Hi @zoooo0820 . Thank you for your reply.

I was able to complete the inference by breaking out of the loop as shown below.

        for step_id, data in enumerate(loader):
            self.status['step_id'] = step_id
            # forward
            outs = self.model(data)

            for key in ['im_shape', 'scale_factor', 'im_id']:
                outs[key] = data[key]
            for key, value in outs.items():
                if hasattr(value, 'numpy'):
                    outs[key] = value.numpy()
            results.append(outs)

            if (step_id + 1) ==  len(loader):
                break

Can you please confirm if this is OK? I guess the 'len(loader)' should be equal to number of images or the number of loops it should execute. Am I right? will this work for batch of images?

rgkannan676 commented 2 years ago

I made the following changes for the for loop https://github.com/PaddlePaddle/PaddleDetection/blob/19478edce0d2b940fdb333159ee9e0f42a1d44bf/ppdet/engine/trainer.py#L374

1) reload self.loader for each loop. Otherwise it was failing on the 2nd epoch at "for step_id, data in enumerate(self.loader):" 2) added break statement as before.

        for epoch_id in range(self.start_epoch, self.cfg.epoch):
            self.status['mode'] = 'train'
            self.status['epoch_id'] = epoch_id
            self._compose_callback.on_epoch_begin(self.status)

            self.loader = create('{}Reader'.format(self.mode.capitalize()))(
                self.dataset, self.cfg.worker_num)
            self.loader.dataset.set_epoch(epoch_id)

            model.train()
            iter_tic = time.time()

            for step_id, data in enumerate(self.loader):
                self.status['data_time'].update(time.time() - iter_tic)
                self.status['step_id'] = step_id
                profiler.add_profiler_step(profiler_options)
                self._compose_callback.on_step_begin(self.status)
                data['epoch_id'] = epoch_id

                if self.cfg.get('fp16', False):
                    with amp.auto_cast(enable=self.cfg.use_gpu):
                        # model forward
                        outputs = model(data)
                        loss = outputs['loss']

                    # model backward
                    scaled_loss = scaler.scale(loss)
                    scaled_loss.backward()
                    # in dygraph mode, optimizer.minimize is equal to optimizer.step
                    scaler.minimize(self.optimizer, scaled_loss)
                else:
                    # model forward
                    outputs = model(data)
                    loss = outputs['loss']
                    # model backward
                    loss.backward()
                    self.optimizer.step()
                curr_lr = self.optimizer.get_lr()
                self.lr.step()
                if self.cfg.get('unstructured_prune'):
                    self.pruner.step()
                self.optimizer.clear_grad()
                self.status['learning_rate'] = curr_lr

                if self._nranks < 2 or self._local_rank == 0:
                    self.status['training_staus'].update(outputs)
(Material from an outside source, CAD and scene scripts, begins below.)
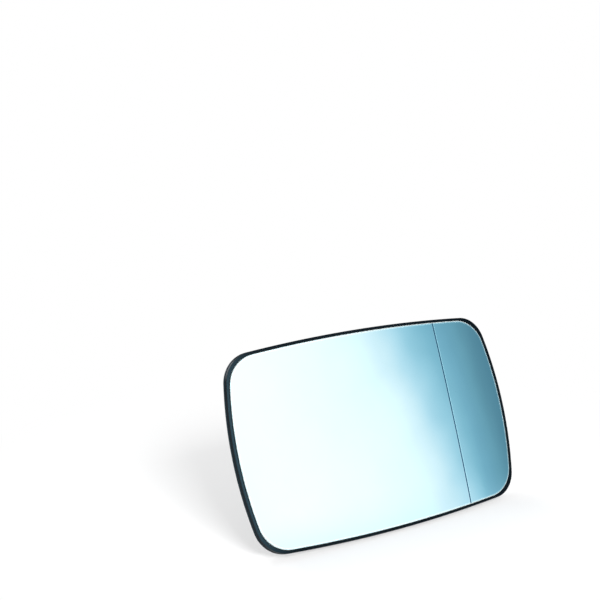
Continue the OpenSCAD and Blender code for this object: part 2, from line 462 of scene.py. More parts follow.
def spread(tree, pattern, low=0.0, high=1.0):
    # a noise pattern spread over low to high
    return remap(tree, pattern, *patternRange, low, high)


def smoothStep(tree, value, low, high):
    return addNode(tree, "ShaderNodeMapRange", {
        "From Min": low, "From Max": high, "Value": value},
        interpolation_type="SMOOTHSTEP").outputs["Result"]


def mixColours(tree, factor, first, second):
    first, second = [(*c, 1) if isinstance(c, tuple) else c for c in (first, second)]
    return addNode(tree, "ShaderNodeMix", {"Factor": factor, "A": first, "B": second},
                   data_type="RGBA").outputs["Result"]


def bump(tree, height, strength, distance):
    return addNode(tree, "ShaderNodeBump", {
        "Strength": strength, "Distance": distance * mm,
        "Height": height}).outputs["Normal"]


mirrorLook = {
    "tint": (0.412, 0.752, 0.925),
    "hazeTint": (0.428, 0.768, 0.935),
    "hazeScale": 26.0,
    "rough": (0.018, 0.045),
}


def blueMirror():
    # silvered glass with a blue tint: faint wiping haze, hardly any texture
    look = mirrorLook
    material, tree, shader = startMaterial("blueMirror")
    haze = noise(tree, look["hazeScale"], 4.0, 0.6)
    setInputs(tree, shader, {
        "Base Color": mixColours(tree, spread(tree, haze), look["tint"], look["hazeTint"]),
        "Roughness": remap(tree, haze, 0.35, 0.75, *look["rough"]),
        "Metallic": 1.0})
    return material


seamLook = {
    "dull": (0.50, 0.60, 0.60),
    "pale": (0.74, 0.82, 0.82),
    "shaded": (0.020, 0.055, 0.080),
    "shadedFacing": (-0.78, -0.92),  # the left seam's outermost facet
    "grainScale": 2600.0,
    "rough": (0.22, 0.42),
}


def groundGlass():
    # the seamed edge: fine, pale, a little green, and dark where the lip shades it
    look = seamLook
    material, tree, shader = startMaterial("groundGlass")
    grain = noise(tree, look["grainScale"], 2.0)
    shade = mixColours(tree, spread(tree, grain), look["dull"], look["pale"])
    leftward = smoothStep(tree, normalParts(tree)[0], *look["shadedFacing"])
    setInputs(tree, shader, {
        "Base Color": mixColours(tree, leftward, shade, look["shaded"]),
        "Roughness": spread(tree, grain, *look["rough"]),
        "Normal": bump(tree, grain, 0.25, 0.02)})
    return material


lineLook = {
    "core": ((0.004, 0.085, 0.175), (0.010, 0.105, 0.205)),
    "leftEdge": (0.53, 0.81, 0.96),
    "rightEdge": (0.46, 0.82, 0.97),
    "rightSilver": 0.8,
    "grainScale": 1800.0,
    "blur": 0.02,  # half the width over which the core turns into an edge
    "rough": (0.30, 0.08),  # of the core and of its edges
}


def etchedLine():
    # the silvering is taken off along the line, so it reads dark; its edges catch light
    look = lineLook
    material, tree, shader = startMaterial("etchedLine")
    x = placeParts(tree)[0]
    off = calc(tree, "SUBTRACT", x, glass["zoneStart"] * mm)
    half, blur = glass["lineWidth"] / 2 * mm, look["blur"] * mm
    edge = remap(tree, calc(tree, "ABSOLUTE", off), half - blur, half + blur, 0.0, 1.0)
    right = calc(tree, "GREATER_THAN", off, 0.0)
    grain = noise(tree, look["grainScale"], 2.0)
    core = mixColours(tree, spread(tree, grain), *look["core"])
    edges = mixColours(tree, right, look["leftEdge"], look["rightEdge"])
    frost = calc(tree, "MULTIPLY", edge, right)
    setInputs(tree, shader, {
        "Base Color": mixColours(tree, edge, core, edges),
        "Roughness": remap(tree, edge, 0.0, 1.0, *look["rough"]),
        "Metallic": remap(tree, frost, 0.0, 1.0, 1.0, look["rightSilver"])})
    return material


lipLook = {
    "dark": (0.001, 0.003, 0.005),
    "light": (0.0025, 0.0055, 0.008),
    "gloss": 0.10,
    "glossTint": (0.50, 0.80, 1.0),
    "grain": 0.08,
    "rough": (0.24, 0.32),
    # painted highlight: a paler colour that stands in for light on the lip's crest at the
    # left end
    "paintedHighlight": (0.020, 0.040, 0.052),
    "paintedHighlightFrom": (-60.0, -86.0),  # x, where the painted highlight starts and is full
}
plateLook = {
    "dark": (0.010, 0.012, 0.014),
    "light": (0.016, 0.018, 0.020),
    "gloss": 0.4,
    "glossTint": (0.9, 0.96, 1.0),
    "grain": 0.22,
    "rough": (0.40, 0.52),
}
plasticDust = (0.06, 0.066, 0.07)


def lipPaintedHighlight(tree, shade, look):
    # the lip's crest is painted paler towards the left end where it faces the front, a
    # painted highlight for the light that falls on it; its wall and the side towards the
    # glass stay dark
    facingX, facingY = normalParts(tree)[:2]
    x = placeParts(tree)[0]
    front = smoothStep(tree, facingY, -0.35, -0.95)
    crest = smoothStep(tree, facingX, 0.34, 0.08)
    end = smoothStep(tree, x, *[limit * mm for limit in look["paintedHighlightFrom"]])
    amount = calc(tree, "MULTIPLY", calc(tree, "MULTIPLY", front, crest), end)
    return mixColours(tree, amount, shade, look["paintedHighlight"])


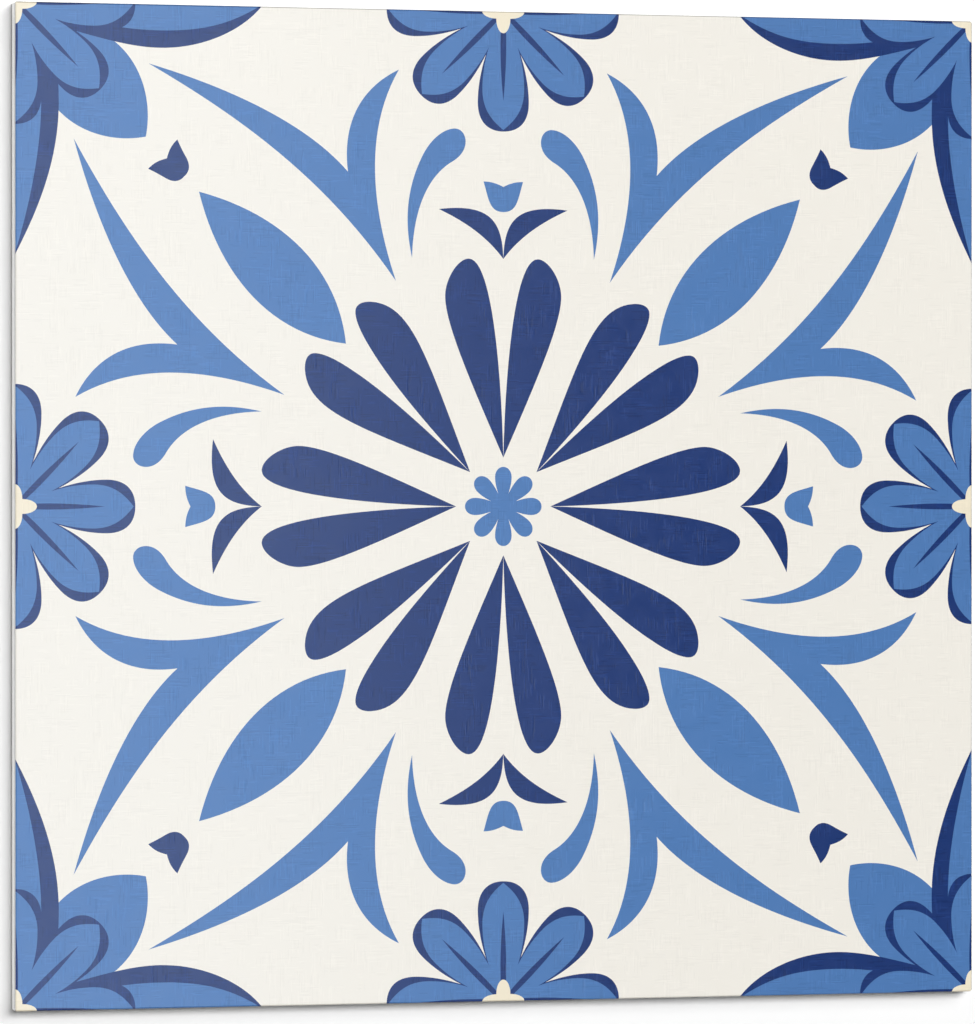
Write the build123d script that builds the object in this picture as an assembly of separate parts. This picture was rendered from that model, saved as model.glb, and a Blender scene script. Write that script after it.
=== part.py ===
from build123d import *

import os

# Self-adhesive vinyl tile: a square, stiff vinyl tile with a printed and embossed face,
# a coat of pressure-sensitive adhesive on its back, and the release liner that covers the
# adhesive until the tile is laid.
#
# The tile lies face up. The origin is the centre of the liner's underside, +Z points out of
# the printed face, and +Y points to the top of the print. All lengths are in millimetres.

# Outline, which one die cuts through every layer.
tile_side = 150.0
corner_radius = 0.4

# The layers, from the floor up.
liner_thickness = 0.15
adhesive_thickness = 0.15
vinyl_thickness = 2.5

# The die and the press ease the face's edges, and leave the back's edges sharp.
face_edge_radius = 0.25

# The glue line is held back from the cut edge, so that it can't ooze out of the stack.
adhesive_setback = 0.3

# Each layer seats on the one below it.
adhesive_base = liner_thickness
vinyl_base = adhesive_base + adhesive_thickness


def die_cut_sheet(base, thickness, setback=0.0):
    """One layer of the stack, standing on the height base, cut to the outline less a setback."""
    with BuildPart() as sheet:
        with BuildSketch(Plane.XY.offset(base)):
            RectangleRounded(tile_side, tile_side, corner_radius)
            if setback:
                offset(amount=-setback, mode=Mode.REPLACE)
        extrude(amount=thickness)
    return sheet.part


def release_liner():
    """The siliconised paper that is peeled off before the tile is laid."""
    return die_cut_sheet(0, liner_thickness)


def adhesive_coat():
    """The adhesive, which stops short of the cut edge on all four sides."""
    return die_cut_sheet(adhesive_base, adhesive_thickness, adhesive_setback)


def vinyl_tile():
    """The vinyl body, with its printed film and clear wear layer pressed into it as one piece."""
    body = die_cut_sheet(vinyl_base, vinyl_thickness)
    face_edges = body.faces().sort_by(Axis.Z)[-1].edges()
    return fillet(face_edges, face_edge_radius)


pieces = {
    "release_liner": release_liner(),
    "adhesive_coat": adhesive_coat(),
    "vinyl_tile": vinyl_tile(),
}

os.makedirs("parts", exist_ok=True)
for name, piece in pieces.items():
    export_step(piece, f"parts/{name}.step")
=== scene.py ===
from math import copysign, cos, hypot, pi, radians, sin, sqrt

import bpy
import numpy as np
from mathutils import Matrix, Vector
from mathutils.geometry import delaunay_2d_cdt


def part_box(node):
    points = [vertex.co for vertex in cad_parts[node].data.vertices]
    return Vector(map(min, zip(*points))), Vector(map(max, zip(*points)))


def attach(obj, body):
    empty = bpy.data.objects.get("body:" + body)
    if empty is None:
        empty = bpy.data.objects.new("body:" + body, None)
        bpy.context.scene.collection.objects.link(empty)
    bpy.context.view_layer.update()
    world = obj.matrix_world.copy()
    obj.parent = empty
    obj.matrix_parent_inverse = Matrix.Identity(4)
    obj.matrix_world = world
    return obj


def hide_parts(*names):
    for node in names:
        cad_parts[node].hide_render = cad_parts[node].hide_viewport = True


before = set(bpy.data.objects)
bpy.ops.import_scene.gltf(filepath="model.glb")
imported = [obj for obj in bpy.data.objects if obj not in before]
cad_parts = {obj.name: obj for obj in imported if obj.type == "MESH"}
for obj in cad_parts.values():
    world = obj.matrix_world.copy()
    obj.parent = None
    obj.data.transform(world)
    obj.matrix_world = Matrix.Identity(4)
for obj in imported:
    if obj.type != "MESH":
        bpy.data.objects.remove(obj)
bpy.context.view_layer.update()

# Dresses the self-adhesive vinyl tile. The vinyl body is replaced by a mesh of the same shape
# whose face is cut along the edges of the print, so that every ink is a region of its own.
# The adhesive and the release liner keep their CAD meshes and get materials.
# Everything is in metres, in the CAD model's frame, except the print, which is drawn in
# millimetres.

MM = 0.001

# The vinyl body, from the CAD model.
tile_low, tile_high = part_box("vinyl_tile")
tile_side = tile_high.x - tile_low.x
face_height = tile_high.z
corner_radius = 0.4 * MM
edge_radius = 0.25 * MM

# The layers that show on the cut edge, measured down from where the eased edge ends.
film_line = 0.55 * MM
core_top = face_height - edge_radius - film_line

# The print, in millimetres from the middle of the face, with +Y to its top.
print_side = 150.0
print_half = print_side / 2
span_steps = 24

# Points of the cut face that lie nearer than this become one.
weld = 0.002

# Half the width of a petal's face. The corner flowers' petals are a little wider.
corner_petal_half_width = 3.4
side_petal_half_width = 3.28


def curve(start, *spans):
    """Points along cubic spans, each given as (handle, handle, end), or (end,) for a straight run."""
    points = [start]
    for span in spans:
        if len(span) == 1:
            points.append(span[0])
            continue
        corners = (points[-1], *span)
        for step in range(1, span_steps + 1):
            t = step / span_steps
            weights = ((1 - t) ** 3, 3 * t * (1 - t) ** 2, 3 * t * t * (1 - t), t ** 3)
            across = sum(weight * x for weight, (x, _) in zip(weights, corners))
            up = sum(weight * y for weight, (_, y) in zip(weights, corners))
            points.append((across, up))
    return points


def with_mirror(half):
    """A closed outline that is symmetric about the Y axis, from its right half."""
    return half + [(-x, y) for x, y in reversed(half)]


def with_diagonal_mirror(half):
    """A closed outline that is symmetric about the diagonal, from its half above the diagonal."""
    return half + [(y, x) for x, y in reversed(half)]


def turned(outline, degrees):
    c, s = cos(radians(degrees)), sin(radians(degrees))
    return [(x * c - y * s, x * s + y * c) for x, y in outline]


def moved(outline, place):
    return [(x + place[0], y + place[1]) for x, y in outline]


def in_four_quarters(outline):
    """The outline mirrored into each quarter of the face."""
    return [[(x * across, y * up) for x, y in outline] for across in (1, -1) for up in (1, -1)]


def eightfold(outline):
    """The eight copies of an outline that the square's symmetry makes."""
    swapped = [(y, x) for x, y in outline]
    return in_four_quarters(outline) + in_four_quarters(swapped)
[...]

                self.status['batch_time'].update(time.time() - iter_tic)
                self._compose_callback.on_step_end(self.status)
                if self.use_ema:
                    self.ema.update(self.model)
                iter_tic = time.time()

                if (step_id + 1) == len(self.loader):
                    break

Is this OK?

        for step_id, data in enumerate(loader):
            self.status['step_id'] = step_id
            self._compose_callback.on_step_begin(self.status)
            # forward
            outs = self.model(data)

            # update metrics
            for metric in self._metrics:
                metric.update(data, outs)

            sample_num += data['im_id'].numpy().shape[0]
            self._compose_callback.on_step_end(self.status)

            if (step_id + 1) ==  len(loader):
                break

Please advise if I can use this changes as a work around for this issue.

zoooo0820 commented 2 years ago

Hi, @rgkannan676 Sorry for late reply. It looks like there is no problem. If you want to check batch of images, you can use --infer_dir. It works in my environment. Btw, does this change works for inference and training in Windows?

rgkannan676 commented 2 years ago

Hi @zoooo0820 ,

Yes this works in my windows10 environment for both infer and training.